Sunday, January 5, 2014

The Paris of Martinique

After nearly two weeks in Le Marin and Sainte-Anne’s hoping to get our battery issues sorted out, we realized we’d have wait nearly a month for replacement batteries to be shipped from the States to Sint Maarten.  With that decided, we sailed north from Le Marin to the capital town of Fort-de-France, about 20 miles north.  The easterly wind was brisk and with a reefed main and reefed genoa we scooted along the coast past Diamond Rock towards Fort-de-France.


We arrived in mid-afternoon and took a long time trying to find a spot to anchor in the very limited and crowded anchorage near Fort St. Louis. Ironically we anchored too close to a French-Canadian boat who came out on deck and said it was OK and that he was leaving early in the morning.
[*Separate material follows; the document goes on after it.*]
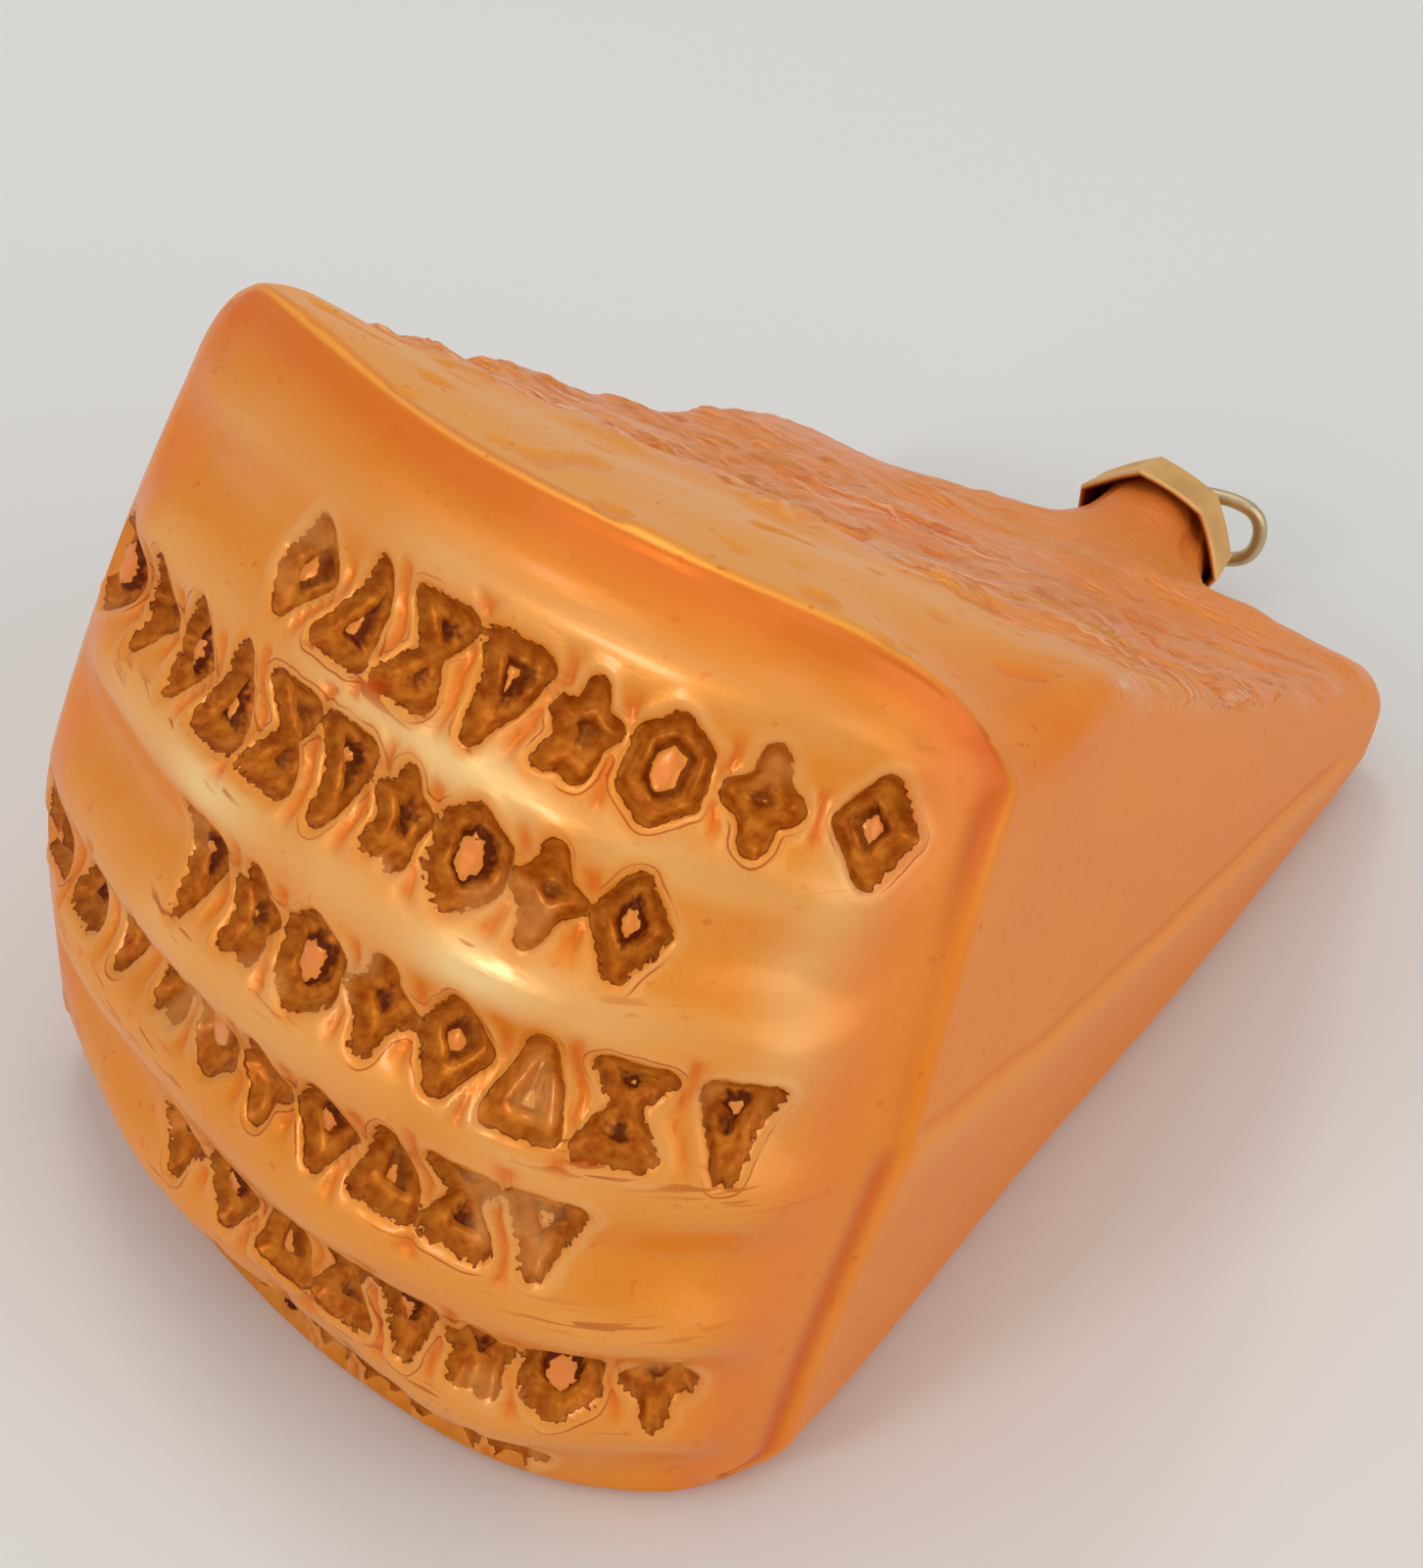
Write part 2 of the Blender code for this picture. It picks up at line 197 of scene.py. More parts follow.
def sectionPoint(x, z, width, height, corner, inset):
    # one quarter of a rectangle with round corners, with the point brought to this inset from its border
    coreX, coreZ = width - corner, height - corner
    if x > coreX and z > coreZ:
        away = Vector((x - coreX, z - coreZ))
        away *= (corner - inset) / away.length
        return coreX + away.x, coreZ + away.y
    if width - x < height - z:
        return width - inset, z
    return x, height - inset


def wedgePoint(box):
    # from the box between -1 and 1 to (across, along, above) on the rounded wedge
    across, length, up = box
    share = (length + 1) / 2
    crowd = wedge["tipCrowding"] * share
    across = across * (1 - crowd) + across ** 3 * crowd
    width = halfWidth(share, up, smooth(-0.4, 0.4, across))
    height = wedge["rindHeight"] / 2 + (wedge["tipThickness"] - wedge["rindHeight"]) / 2 * share
    x, z = abs(across) * width, abs(up) * height
    inset = min(width - x, height - z)
    if share < 0.5:
        radius = wedge["edgeRadius"]
        radius += (wedge["leftEdgeRadius"] - radius) * smooth(-0.8, -0.97, across)
        radius += (wedge["lowEdgeRadius"] - radius) * smooth(-0.8, -0.97, up)
        inset, depth = turnEdge(inset, share * wedge["length"], radius)
        along = depth
    else:
        inset, depth = turnEdge(inset, (1 - share) * wedge["length"], wedge["tipRadius"])
        along = wedge["length"] - depth
    x, z = sectionPoint(x, z, width, height, cornerRadius(share, up), inset)
    across, rise = math.copysign(x / width, across), math.copysign(z / height, up)
    along -= pillow(across, rise) * (1 - share) ** 1.3
    x = across * width + wedge["tipOffset"] * share
    above = rise * halfThickness(along, rise)
    thin = smooth(0.45, 0.85, share)                # near the tip the whole upper half gives way, not only its top
    weight = smooth(0.75, 1.0, up) * (1 - thin) + max(up, 0.0) * thin
    above += weight * upperOutline(x, along, across, share)
    return x, along, above - wornCorner(x, along, above)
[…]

The weather was still very boisterous and alternated between blue sky and rain squalls followed by beautiful sunsets. As always following a tough passage we had a quick dinner and just chilled out down below, hoping the anchor was securely set before we went to bed.


The town features a rectangular grid of streets, and we began at one end and went back and forth from street to street.  What surprised us the most was that Fort-de-France is a fashion center of sorts in the Caribbean, with hundreds of small shops selling fabrics, findings, lingerie, and clothing. Meryl had a great time looking for the ubiquitous French bikini and other fashions in the various stores.




Like all of Martinique, Fort-de-France has a strong French influence, including the famous Schoelcher Library that was constructed in France and then completely disassembled and shipped to Fort-de-France where it was reconstructed.  The architectural detail is incredible.


We saw a large crowd of French tourists in front of a store and joined the crowd who was watching a local lady grind up sugar cane stalks into the most sugary drink I’ve ever had. Still not sure what it’s called but I’m sure it had a zillion calories.





The town features a huge vegetable/fruit market with hundreds of vendor stalls selling about any type of veggie you could desire, along with folk art and handicrafts.

We had a wonderful lunch of ham & cheese pannini's at a sidewalk cafe (of which the French do such a great job) and then straggled back to the boat for an afternoon nap.